I recently heard a Hugo Vickers talk describing the history behind the King's Speech. It was superb. He has an encyclopaedic knowledge of his subject as well as a consuming passion for it. These are excellent start points for any biographer. In summary, this is a great book and well worth reading.
on 30 September 2015
This is not the Queen Elizabeth that I knew and my grandmother would not recognise this biography. Her birth is glossed over and no mention of her mother who was undoubtedly the family cook whose name was one given to Elizabeth The author writes of her saintliness and does not mention the cunning of this extraordinarily self obsessed woman. Elizabeth's desire to marry the Prince of Wales is not mentioned nor the newspaper article that a Scottish peer's daughter to marry him and who tipped of the press to be at Aberdeen station to see the Prince of Wales meet Mrs Simpson?These all bear the hand of Elizabeth Bowes Lyon as is the "China Dossier" which has never been seen and yet emanated from Elizabeth as Duchess of York. Elizabeth, from her young days, would always take to her bed to scheme and plot.

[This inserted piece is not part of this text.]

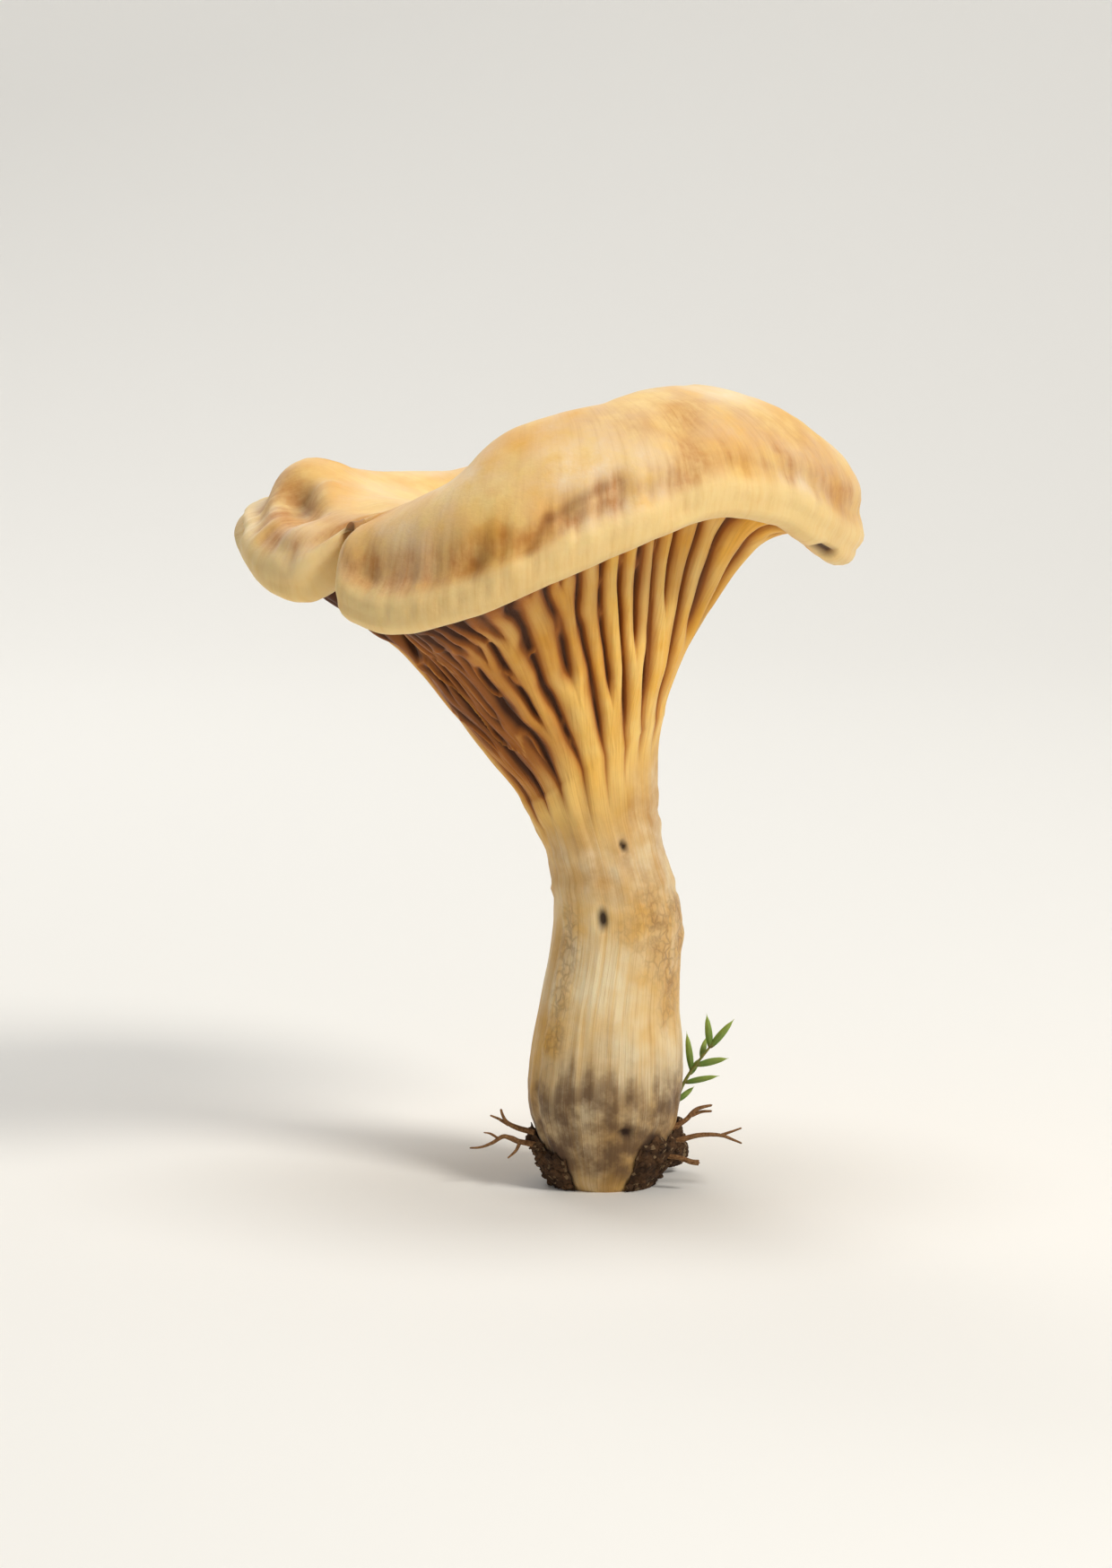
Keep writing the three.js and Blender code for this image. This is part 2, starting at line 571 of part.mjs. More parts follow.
function geometryOf (solid) {
  const mesh = solid.getMesh()
  const geometry = new THREE.BufferGeometry()
  geometry.setAttribute('position', new THREE.BufferAttribute(mesh.vertProperties, 3))
  geometry.setIndex(new THREE.BufferAttribute(mesh.triVerts, 1))
  return geometry
}

const joined = solids => solids.reduce((whole, solid) => whole.add(solid))

// The lowest part of the stem grown by the gap, to keep rootlets and crumbs clear of the flesh.
function footRoom () {
  const shell = new Shell()
  const angles = evenAngles(STEM_COLUMNS)
  let below = null
  for (const height of FOOT_ROOM.heights) {
    const ring = shell.ring(angles, angle => stemPoint(angle, height, SOIL.gap - FOOT_ROOM.slack))
    if (below) shell.join(below, ring)
    else shell.close(ring, new THREE.Vector3(0, 0, FOOT_ROOM.below), -1)
    below = ring
  }
  shell.close(below, new THREE.Vector3(0, 0, FOOT_ROOM.above), 1)
  return solidOf(shell.geometry())
}

function soil (patch, rootlets, extras = []) {
  const parts = [solidOf(soilPatch(patch)), ...extras]
  for (const twig of rootlets) parts.push(solidOf(taperedRod(twig.points, twig.root, twig.tip)))
  return joined(parts).subtract(footRoom())
}

function clod () {
  const lump = new THREE.IcosahedronGeometry(CLOD.radius, 2)
  const position = lump.attributes.position
  for (let k = 0; k < position.count; k++) {
    const p = new THREE.Vector3().fromBufferAttribute(position, k)
    const waves = Math.sin(CLOD_SWELL.x * p.x + 1) * Math.sin(CLOD_SWELL.y * p.y + 2)
    const swell = 1 + CLOD_SWELL.size * waves * Math.cos(CLOD_SWELL.z * p.z)
    position.setXYZ(k, CLOD.x + p.x * swell, CLOD.y + p.y * swell, CLOD.z + p.z * swell * CLOD.flatness)
  }
  return solidOf(lump)
}

function mossHole () {
  const { radius, height, sides, below } = MOSS_HOLE
  const [x, y, z] = MOSS_STALK[0]
  const hole = new THREE.CylinderGeometry(radius, radius, height, sides)
  hole.rotateX(Math.PI / 2)
  hole.translate(x, y, z - below + height / 2)
  return solidOf(hole)
}

function mossSprig () {
  const stalk = solidOf(taperedRod(MOSS_STALK, MOSS_STALK_RADIUS.root, MOSS_STALK_RADIUS.tip))
  return joined([stalk, ...MOSS_LEAVES.map(blade => solidOf(leaf(blade.from, blade.to, blade.width)))])
}

// ---------------------------------------------------------------- the object

const materials = {
  flesh: new THREE.MeshStandardMaterial({ color: '#d9a441', roughness: 0.62, metalness: 0 }),
  soil: new THREE.MeshStandardMaterial({ color: '#4a3524', roughness: 0.95, metalness: 0 }),
  moss: new THREE.MeshStandardMaterial({ color: '#6f7f35', roughness: 0.8, metalness: 0 })
}

function named (name, geometry, material) {
  geometry.computeVertexNormals()
  const mesh = new THREE.Mesh(geometry, material)
  mesh.name = name
  return mesh
}

const chanterelle = new THREE.Group()
chanterelle.add(named('fruit_body', fruitBody(), materials.flesh))
chanterelle.add(named('soil_left', geometryOf(soil(SOIL_LEFT, ROOTLETS_LEFT)), materials.soil))
chanterelle.add(named(
  'soil_right',
  geometryOf(soil(SOIL_RIGHT, ROOTLETS_RIGHT, [clod()]).subtract(mossHole())),
  materials.soil
))
chanterelle.add(named('moss_sprig', geometryOf(mossSprig()), materials.moss))

export default chanterelle
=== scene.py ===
import math

import bpy
import numpy as np
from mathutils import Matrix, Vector


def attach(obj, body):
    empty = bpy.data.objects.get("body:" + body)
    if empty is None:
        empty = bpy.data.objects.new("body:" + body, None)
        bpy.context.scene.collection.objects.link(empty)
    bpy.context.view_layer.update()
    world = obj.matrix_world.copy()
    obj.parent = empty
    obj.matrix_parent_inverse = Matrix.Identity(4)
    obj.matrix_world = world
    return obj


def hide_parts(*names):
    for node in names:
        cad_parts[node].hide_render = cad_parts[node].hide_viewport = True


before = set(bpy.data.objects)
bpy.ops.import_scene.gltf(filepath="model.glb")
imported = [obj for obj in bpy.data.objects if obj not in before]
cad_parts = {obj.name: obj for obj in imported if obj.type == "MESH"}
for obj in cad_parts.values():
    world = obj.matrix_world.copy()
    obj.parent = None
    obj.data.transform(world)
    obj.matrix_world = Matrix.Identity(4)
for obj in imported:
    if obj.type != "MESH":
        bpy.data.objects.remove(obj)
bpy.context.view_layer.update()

# A picked chanterelle standing on its cut foot. Sizes are in millimetres until a mesh is made.
# Angles go round the cap in degrees, from +X (the right end) through +Y (the back).
mm = 0.001


# ---- numbers and noise

def smooth(x):
    # smoothstep: 3x^2 - 2x^3 with x held between 0 and 1
    x = np.clip(x, 0, 1)
    return x * x * (3 - 2 * x)


def mix(a, b, share):
    return a + (b - a) * share


def bell(x):
    # 1 at 0, falling off to both sides: e to the power of minus x^2
    return np.exp(-x ** 2)


def angleFrom(angle, middle):
    # the way round from one angle to another, from -180 to 180 degrees
    return np.mod(angle - middle + 180, 360) - 180


def scatter(k):
    # an even spread of fixed numbers from 0 to 1: the fraction of 43758.5453 sin(12.9898 k)
    value = np.sin(np.asarray(k, float) * 12.9898) * 43758.5453
    return value - np.floor(value)


def latticeValue(i, j, k, seed):
    # a fixed number from -1 to 1 for each point of a whole-number lattice
    n = i.astype(np.int64) * 73856093 ^ j.astype(np.int64) * 19349663
    n = (n ^ k.astype(np.int64) * 83492791 ^ seed * 15485863) & 0xFFFFFFFF
    n = ((n ^ n >> 16) * 0x45D9F3B) & 0xFFFFFFFF
    n = ((n ^ n >> 16) * 0x45D9F3B) & 0xFFFFFFFF
    return (n ^ n >> 16) / 2147483647.5 - 1


def noise(x, y, z, seed=0):
    # smooth noise from -1 to 1: the lattice's values blended between its points
    x, y, z = np.broadcast_arrays(np.asarray(x, float), y, z)
    i, j, k = np.floor(x), np.floor(y), np.floor(z)
    u, v, w = smooth(x - i), smooth(y - j), smooth(z - k)
    total = np.zeros(x.shape)
    for a in (0, 1):
        for b in (0, 1):
            for c in (0, 1):
                weight = (u if a else 1 - u) * (v if b else 1 - v) * (w if c else 1 - w)
                total += weight * latticeValue(i + a, j + b, k + c, seed)
    return total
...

Developing whooping cough on her honeymoon was strange as there were no other cases so from whom did she catch it? All her friendships with the clergy were to advance her position from Duchess to Queen when the Prince of Wales fell in love with Mrs Simpson. No mention is made of Bertie's mistresses and in particular Evelyn (Boo) Laye who and not Elizabeth introduced him to Lionel Logue. Her hatred of the Duchess of Windsor verged on paranoia and her treatment of her once loved David turned to the most un Christian treatment of them. Her poor husband was forced into withholding all that was due to the Duke and Duchess. King George and Queen Mary were well aware of her ambition and did not trust her. Whenever I met her she tried to charm with her artificial smile and none of my family or friends were taken in by this tiny woman of artifice.
on 6 September 2015
Just as I suspected and informed by my grandparents. She was a nasty piece of work, for which a brain dead nation fell for.
on 19 December 2012
I am very happy with my order very good value i would recommend other buyers, very good value,
on 1 November 2005
The Booker prize-winning author Arundhati Roy asserted that, "Selfish writers leave you with the memory of their book. Generous writers leave you with the memory of the world they evoked." Hugo Vickers is, indeed, a generous writer. It is inconceivable that his account will not become the standard one not only for all accounts of the life of the late Queen Elizabeth, mother of the current Queen, but of the era in which she flourished. His research is meticulous yet never pedantic, his prose approachable without being condescending, and his reporting of incidents throughout the life of the Queen are interesting and humorous without stooping to the level of common gossip. There is no question that she was the making of her husband, King George VI, who was ill-prepared to assume the throne when his selfish and immature brother abdicated. A lesser woman would have carried a chip on her shoulder so large and heavy that she would have been forced to her knees under its weight. Yet Queen Elizabeth was the one who, through her dedication and sheer hard work, brought her husband's subjects eagerly and willingly not to her feet but to her side. Shawcross, the chosen biographer of the late Queen, might just as well pack up and go home. No one will be able to match Vickers' work. He has done justice to a great lady and we are greatly in his debt.